如何用python爬虫爬取qq空间说说_python爬取qq空间说说-CSDN博客

本文链接：https://blog.csdn.net/qq_40435621/article/details/89363241

之前学了下爬虫一直就想爬一下QQ空间

在爬取之前需要做的准备工作

安装python3
需要的库：

re 正则
selenium

需要安装
chrome 或者 Firefox
还有他们的模拟
Chrome 模拟添加链接描述
Firefox 模拟添加链接描述

我使用的Firefox的之前用Chrome的报错了

如何爬取

首先使用selenium模拟登录得到cookie（一般是没有验证码的，但是不要太多的异常登录），但之前我们要分析网页的结构打开qq空间登录界面
在这里插入图片描述
分析网页查看模拟的元素的id，并之后写入代码

def login():
    driver=webdriver.Firefox(executable_path=r'D:/Anaconda3/geckodriver.exe') 
    #打开QQ网页
    driver.get("https://qzone.qq.com/")
    #特别找到这个frame
    driver.switch_to_frame('login_frame')
    driver.find_element_by_id('switcher_plogin').click()
    driver.find_element_by_id('u').clear()
    driver.find_element_by_id('u').send_keys('你的账号')
    driver.find_element_by_id('p').clear()
    driver.find_element_by_id('p').send_keys('你的密码')
    driver.find_element_by_id('login_button').click()
    time.sleep(3)
    #把Frame的定位换回来 都这样做的哦不然要报错
    driver.switch_to.default_content()
    return driver

这样我们就模拟登录成功了
但是这driver还是用不了腾讯加入的可能是为了安全和反爬吧

#g_tk算法
def get_g_tk(cookie):
    hashes = 5381
    for letter in cookie['p_skey']:
        hashes += (hashes << 5) + ord(letter)  
    return hashes & 0x7fffffff

#获取qzondetoken参数
def get_title():
    driver=login()
    html=driver.page_source
    xpat=r'window\.g_qzonetoken = \(function\(\)\{ try\{return (.*?);\} catch\(e\)'
    qzonetoken=re.compile(xpat).findall(html)[0]

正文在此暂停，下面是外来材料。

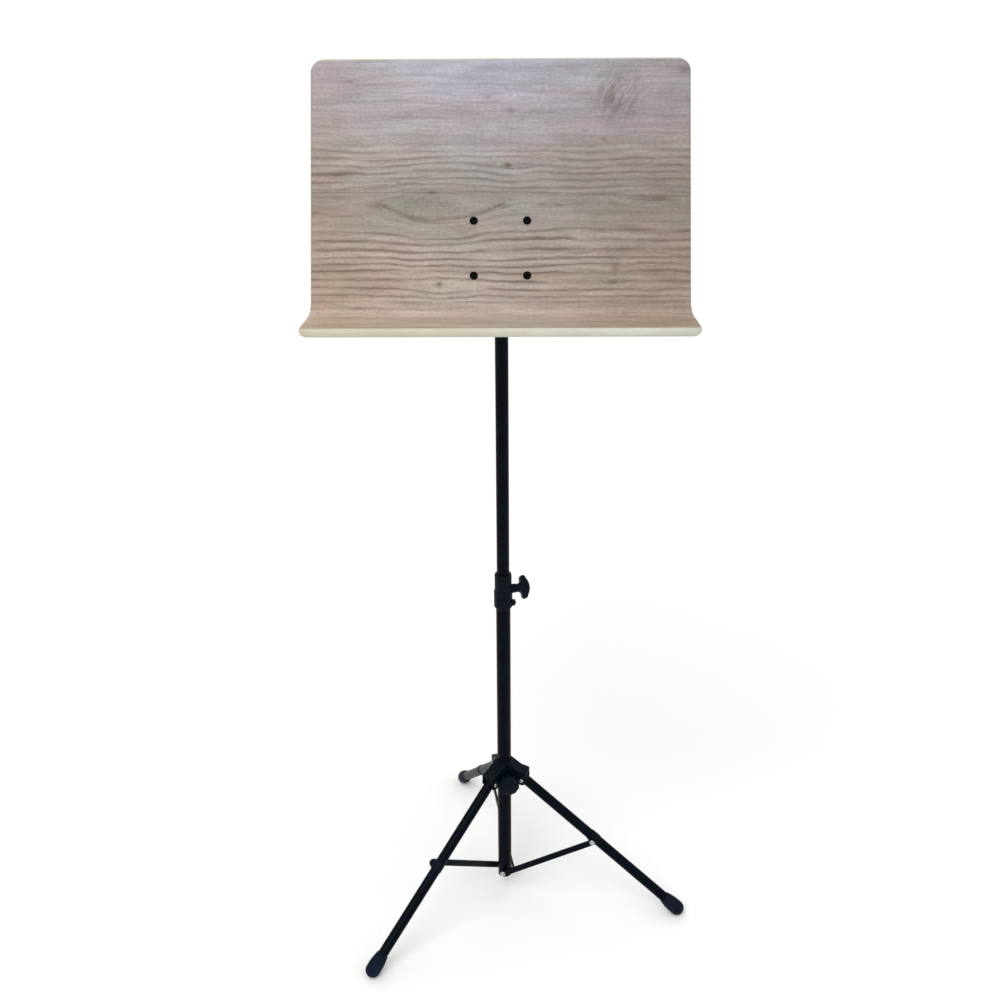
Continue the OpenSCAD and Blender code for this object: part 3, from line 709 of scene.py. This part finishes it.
def bent(across, up, deep):
    """A point of the flat sheet, bent, leaned back and put in place: up is along the front surface."""
    if up >= BEND_START:
        y, z = deep, up
    else:
        turn = min((BEND_START - up) / BEND_R, BEND_TURN)
        y = -BEND_R + (BEND_R + deep) * math.cos(turn)
        z = BEND_START - (BEND_R + deep) * math.sin(turn)
        rest = max(BEND_END - up, 0.0)
        y -= rest * math.sin(turn)
        z -= rest * math.cos(turn)
    y -= PIVOT_BACK
    back = y * math.cos(TILT) + z * math.sin(TILT)
    high = PIVOT_Z - y * math.sin(TILT) + z * math.cos(TILT)
    return Vector((across, back, high))


def half_width(up):
    """Half the sheet's width at a height along its front surface: it flares at the bend."""
    if up >= BEND_START:
        level = up
    else:
        level = BEND_START - BEND_R * math.sin(min((BEND_START - up) / BEND_R, BEND_TURN))
    drop = min(max(FLARE_TOP - level, 0.0), FLARE_DROP)
    return HALF_WIDTH + FLARE_R - math.sqrt(FLARE_R**2 - drop**2)


def corner(mid_x, mid_y, radius, start, steps):
    """A quarter turn of outline about a middle, from its start in degrees."""
    turns = [math.radians(start + 90 * i / steps) for i in range(steps + 1)]
    return [(mid_x + radius * math.cos(a), mid_y + radius * math.sin(a)) for a in turns]


def sheet_outline():
    """The flat sheet's outline with normals, counter-clockwise from the right end of its lower edge."""
    level = SHEET_END + LIP_CORNER
    right = corner(half_width(SHEET_END) - LIP_CORNER, level, LIP_CORNER, -90, LIP_STEPS)
    while level < FLARE_TOP + FLARE_LEAD:
        level += FLARE_STEP
        right.append((half_width(level), level))
    right += [(HALF_WIDTH, level) for level in FLAT_ROWS]
    right += corner(HALF_WIDTH - TOP_CORNER, TOP - TOP_CORNER, TOP_CORNER, 0, TOP_STEPS)
    points = right + [(-x, y) for x, y in reversed(right)]
    normals = []
    for i, here in enumerate(points):
        before, after = points[i - 1], points[(i + 1) % len(points)]
        a = Vector((here[1] - before[1], before[0] - here[0])).normalized()
        b = Vector((after[1] - here[1], here[0] - after[0])).normalized()
        normals.append((a + b).normalized())
    return points, normals


def bent_sheet(name, rings):
    """A bent sheet from rings round its outline: each gives (inset, depth) from the edge's normal."""
    points, normals = sheet_outline()
    bm = bmesh.new()
    rows = []
    for ring in rings:
        row = []
        for (x, y), n in zip(points, normals):
            inset, deep = ring(n)
            row.append(bm.verts.new((x - n.x * inset, y - n.y * inset, deep)))
        rows.append(row)
    count = len(points)
    for low, high in zip(rows, rows[1:]):
        for i in range(count):
            j = (i + 1) % count
            bm.faces.new((low[i], low[j], high[j], high[i]))
    bm.faces.new(rows[0][::-1])
    bm.faces.new(rows[-1])
    bend_rows = [BEND_START - BEND_R * BEND_TURN * i / BEND_STEPS for i in range(1, BEND_STEPS + 1)]
    for level in (BEND_START + BEND_LEAD, BEND_START, *bend_rows, BEND_END - BEND_TAIL, *FLAT_ROWS):
        everything = bm.verts[:] + bm.edges[:] + bm.faces[:]
        bmesh.ops.bisect_plane(bm, geom=everything, dist=1e-7, plane_co=(0, level, 0), plane_no=(0, 1, 0))
    flat = [v.co.copy() for v in bm.verts]
    for v in bm.verts:
        v.co = bent(*v.co)
    bmesh.ops.recalc_face_normals(bm, faces=bm.faces)
    mesh = mesh_of(bm, name)
    store = mesh.attributes.new("sheet", "FLOAT_VECTOR", "POINT")
    store.data.foreach_set("vector", [c for co in flat for c in co])
    mesh.shade_smooth()
    return baked(mesh, ("WEIGHTED_NORMAL", {"keep_sharp": True, "weight": 60}))


def level_ring(inset, deep):
    """A ring with the same inset and depth all round."""
    return lambda normal: (inset, deep)


def print_ring(share, extra):
    """A ring of the print on the board's rounding, from its edge at share 0 to where it is flat at 1."""
    def ring(normal):
        border = BORDER_SIDE * normal.x**2 + BORDER_END * normal.y**2
        inset = border + (PRINT_CURVE - border) * share
        short = max(FRONT_ROUND - inset, 0.0)
        drop = FRONT_ROUND - math.sqrt(max(FRONT_ROUND**2 - short**2, 0.0))
        return inset, drop + extra

    return ring


def make_board():
    """The board, from its rounded back edge to its rounded front edge."""
    turns = [math.radians(90 * i / EDGE_STEPS) for i in range(EDGE_STEPS + 1)]
    back_deep = SHEET_THICK - BACK_ROUND
    front_deep = PRINT_THICK + FRONT_ROUND
    rings = []
    for a in reversed(turns):
        rings.append(level_ring(BACK_ROUND * (1 - math.cos(a)), back_deep + BACK_ROUND * math.sin(a)))
    for a in turns:
        rings.append(level_ring(FRONT_ROUND * (1 - math.cos(a)), front_deep - FRONT_ROUND * math.sin(a)))
    finish_piece("desk_board_bent", bent_sheet("desk_board_bent", rings), "desk_board")


def make_print():
    """The printed laminate: its back, let into the board, then its front."""
    shares = (1.0, 0.66, 0.33, 0.0)
    under = [print_ring(share, PRINT_THICK + PRINT_SUNK) for share in shares]
    over = [print_ring(share, PRINT_EASE if share == 0 else 0.0) for share in reversed(shares)]
    finish_piece("desk_laminate_bent", bent_sheet("desk_laminate_bent", under + over), "desk_laminate")


# ---------------------------------------------------------------- legs and rivets

# A foot's outline from its upper rim to its round end, in millimetres: distance down the leg from the middle
# of that end, and radius.
FOOT_PROFILE = (
    (-27.5, 8.15), (-27.9, 8.6), (-27.3, 9.1), (-25.6, 9.6), (-22.0, 10.3), (-17.5, 11.1), (-12.0, 11.75),
    (-6.0, 12.0), (0.0, 12.0), (3.6, 11.42), (6.6, 9.98), (9.0, 7.88), (10.6, 5.55), (11.5, 3.0),
    (11.9, 0.0),
)
FOOT_STEPS = 48
# How high the middle of the foot's round end is.
FOOT_END_UP = 0.0116
# The leg clip's band: its radius, and how much thicker it is in the CAD.
BAND_R = 0.0089
BAND_EXTRA = 0.0017
# A hub rivet's pin, how far out of it the head's points start, and the share kept of how far out they are.
PIN_R = 0.0025
HEAD_FROM = 1e-4
HEAD_SHARE = 0.43


def leg_line(leg):
    """A leg's pivot, the middle of its foot's round end, and the direction between them."""
    pivot = Vector(JOINTS[f"leg_{leg}_fold"]["pos_m"])
    end = Vector(MOUNTS[f"foot_{leg}"]["pos_m"])
    end.z = FOOT_END_UP
    return pivot, end, (end - pivot).normalized()


def turned(name, profile, base, along):
    """A turned form with a closed end: profile is (distance along the axis, radius) in millimetres."""
    bm = bmesh.new()
    z = along.normalized()
    x = z.orthogonal().normalized()
    y = z.cross(x)
    turns = [2 * math.pi * i / FOOT_STEPS for i in range(FOOT_STEPS)]
    spokes = [x * math.cos(a) + y * math.sin(a) for a in turns]
    *rims, (tip_at, _) = profile
    rows = []
    for at, radius in rims:
        centre = base + z * at * MM
        rows.append([bm.verts.new(centre + spoke * radius * MM) for spoke in spokes])
    tip = bm.verts.new(base + z * tip_at * MM)
    for low, high in zip(rows, rows[1:]):
        for i in range(FOOT_STEPS):
            j = (i + 1) % FOOT_STEPS
            bm.faces.new((low[i], low[j], high[j], high[i]))
    for i in range(FOOT_STEPS):
        bm.faces.new((rows[-1][i], rows[-1][(i + 1) % FOOT_STEPS], tip))
    bm.faces.new(rows[0][::-1])
    bmesh.ops.recalc_face_normals(bm, faces=bm.faces)
    return mesh_of(bm, name)


def rest_on_floor(mesh):
    """Lifts each point that is below the floor up to it."""
    for v in mesh.vertices:
        v.co.z = max(v.co.z, 0.0)


def make_foot(leg):
    """A rubber foot, turned about the leg's line and pressed flat where it meets the floor."""
    _, end, along = leg_line(leg)
    mesh = turned(f"foot_{leg}_rubber", FOOT_PROFILE, end, along)
    rest_on_floor(mesh)
    mesh = baked(mesh, ("SUBSURF", {"levels": 1, "render_levels": 1}))
    rest_on_floor(mesh)
    mesh.shade_smooth()
    finish_piece(f"foot_{leg}_rubber", mesh, f"foot_{leg}")


def slim_clip(leg):
    """The leg clip's form with its band drawn in close to the tube."""
    pivot, _, along = leg_line(leg)
    mesh = cad_copy(f"leg_clip_{leg}")
    for v in mesh.vertices:
        off = v.co - pivot
        off -= along * off.dot(along)
        if BAND_R < off.length < BAND_R + BAND_EXTRA:
            v.co += off * (BAND_R / off.length - 1)
    return mesh


def small_heads():
    """The hub rivets' form with neater heads."""
    mesh = cad_copy("hub_rivets")
    pins = [JOINTS[f"leg_{leg}_fold"] for leg in LEGS]
    for v in mesh.vertices:
        pin = min(pins, key=lambda joint: (v.co - Vector(joint["pos_m"])).length)
        axis = Vector(pin["axis"]).normalized()
        off = v.co - Vector(pin["pos_m"])
        off -= axis * off.dot(axis)
        beyond = off.length - PIN_R
        if beyond > HEAD_FROM:
            v.co += off * ((PIN_R + beyond * HEAD_SHARE) / off.length - 1)
    return mesh


# ---------------------------------------------------------------- stage

FLOOR_HALF = 150.0
FLOOR_COLOUR = (0.93, 0.93, 0.92)
WORLD_LIGHT = 0.62
WHITE = (1.0, 1.0, 1.0, 1)
# Each sun: how it is turned, in degrees, its power, and how many degrees wide it is.
SUNS = {
    "key": ((38, 0, -28), 1.35, 40),
    "fill": ((52, 0, 62), 0.5, 60),
    "back": ((-50, 0, 20), 0.4, 60),
}


def make_floor():
    """A plain pale floor that reaches the horizon."""
    floor = bpy.data.objects.new("floor", bpy.data.meshes.new("floor"))
    bpy.context.scene.collection.objects.link(floor)
    corners = [(x * FLOOR_HALF, y * FLOOR_HALF, 0) for x, y in ((-1, -1), (1, -1), (1, 1), (-1, 1))]
    floor.data.from_pydata(corners, [], [(0, 1, 2, 3)])
    s = Shader("floor")
    s.set(base_color=FLOOR_COLOUR, roughness=0.9)
    s.specular(0.0)
    floor.data.materials.append(s.material)


def make_world():
    """Soft white light from all round, with a white backdrop behind the floor."""
    world = bpy.data.worlds.new("studio")
    bpy.context.scene.world = world
    world.use_nodes = True
    tree = world.node_tree
    light = tree.nodes["Background"]
    light.inputs["Color"].default_value = WHITE
    light.inputs["Strength"].default_value = WORLD_LIGHT
    backdrop = tree.nodes.new("ShaderNodeBackground")
    backdrop.inputs["Color"].default_value = WHITE
    seen = tree.nodes.new("ShaderNodeMixShader")
    tree.links.new(seen.inputs[0], tree.nodes.new("ShaderNodeLightPath").outputs["Is Camera Ray"])
    tree.links.new(seen.inputs[1], light.outputs[0])
    tree.links.new(seen.inputs[2], backdrop.outputs[0])
    tree.links.new(tree.nodes["World Output"].inputs["Surface"], seen.outputs[0])


def make_suns():
    """Three broad suns for the soft shadows."""
    for name, (turn, power, wide) in SUNS.items():
        data = bpy.data.lights.new(name, "SUN")
        data.energy = power
        data.angle = math.radians(wide)
        lamp = bpy.data.objects.new(name, data)
        lamp.rotation_euler = tuple(math.radians(a) for a in turn)
        bpy.context.scene.collection.objects.link(lamp)


# ---------------------------------------------------------------- the scene

# Each moulded node: voxel size, rounds of smoothing, share of the faces kept.
MOULDED = {
    "hub_body": (0.0005, 3, 0.35),
    "clamp_collar": (0.0004, 2, 0.5),
    "height_knob": (0.0004, 5, 0.5),
    "tilt_knob": (0.0004, 5, 0.5),
    "hub_knob": (0.0004, 4, 0.4),
    "tilt_head": (0.0005, 2, 0.5),
    "bottom_plug": (0.0005, 2, 0.5),
}
CLIP_MOULD = (0.0003, 3, 0.4)
# How wide the broken edges are.
STRUT_EDGE = 0.0005
RIVET_EDGE = 0.0002
TILT_EDGE = 0.0004

make_camera()
make_floor()
make_world()
make_suns()
bpy.context.scene.view_settings.view_transform = "Standard"

# The CAD nodes that no piece replaces are shown as they are.
for cad_node, cad_object in frame["nodes"].items():
    cad_object.data.materials.clear()
    cad_object.data.materials.append(MATERIALS[SLOT_OF[cad_node]])

make_board()
make_print()
for leg_name in LEGS:
    make_foot(leg_name)
for cad_node, mould in MOULDED.items():
    moulded(cad_node, cad_copy(cad_node), *mould)
for leg_name in LEGS:
    strut = f"strut_{leg_name}"
    moulded(f"leg_clip_{leg_name}", slim_clip(leg_name), *CLIP_MOULD)
    broken_edges(strut, cad_copy(strut), STRUT_EDGE)
broken_edges("hub_rivets", small_heads(), RIVET_EDGE)
for cad_node in ("tilt_bracket", "desk_washers", "desk_nuts", "tilt_bolt"):
    broken_edges(cad_node, cad_copy(cad_node), TILT_EDGE)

继续分析网页这里先点开开发者模式（F12），（在浏览器中手动登录后）再点击好友选项
在这里插入图片描述
在一大堆服务端刚发过来的数据中找到这个，有好友的信息

你会发现uin是好友的qq号，name是名字哈哈掉落好友qq列表技能

def get_allQQ(mysession,g_tk,qzonetoken): 
    #获取好友QQ
    url_friend='https://user.qzone.qq.com/proxy/domain/r.qzone.qq.com/cgi-bin/tfriend/friend_ship_manager.cgi?uin=str(qq）&do=1&rd=0.7020990069082498&fupdate=1&clean=1&g_tk='+str(g_tk)+'&qzonetoken='+qzonetoken+'&g_tk='+str(g_tk)
    friendpat='"uin":(.*?),'
    resp=mysession.get(url_friend)
    friendlist=re.compile(friendpat).findall(resp.text)
    time.sleep(3)
    return friendlist

再之后的就是爬取好友的空间说说了

#主要就是这个网址上爬取
 url='https://h5.qzone.qq.com/proxy/domain/taotao.qq.com/cgi-bin/emotion_cgi_msglist_v6?uin='+str(qq)+'&inCharset=utf-8&outCharset=utf-8&hostUin='+str(qq)+'&notice=0&sort=0&pos=0&num=20&cgi_host=http://taotao.qq.com/cgi-bin/emotion_cgi_msglist_v6&code_version=1&format=jsonp&need_private_comment=1&g_tk='+str(g_tk)+'&qzonetoken='+str(qzonetoken)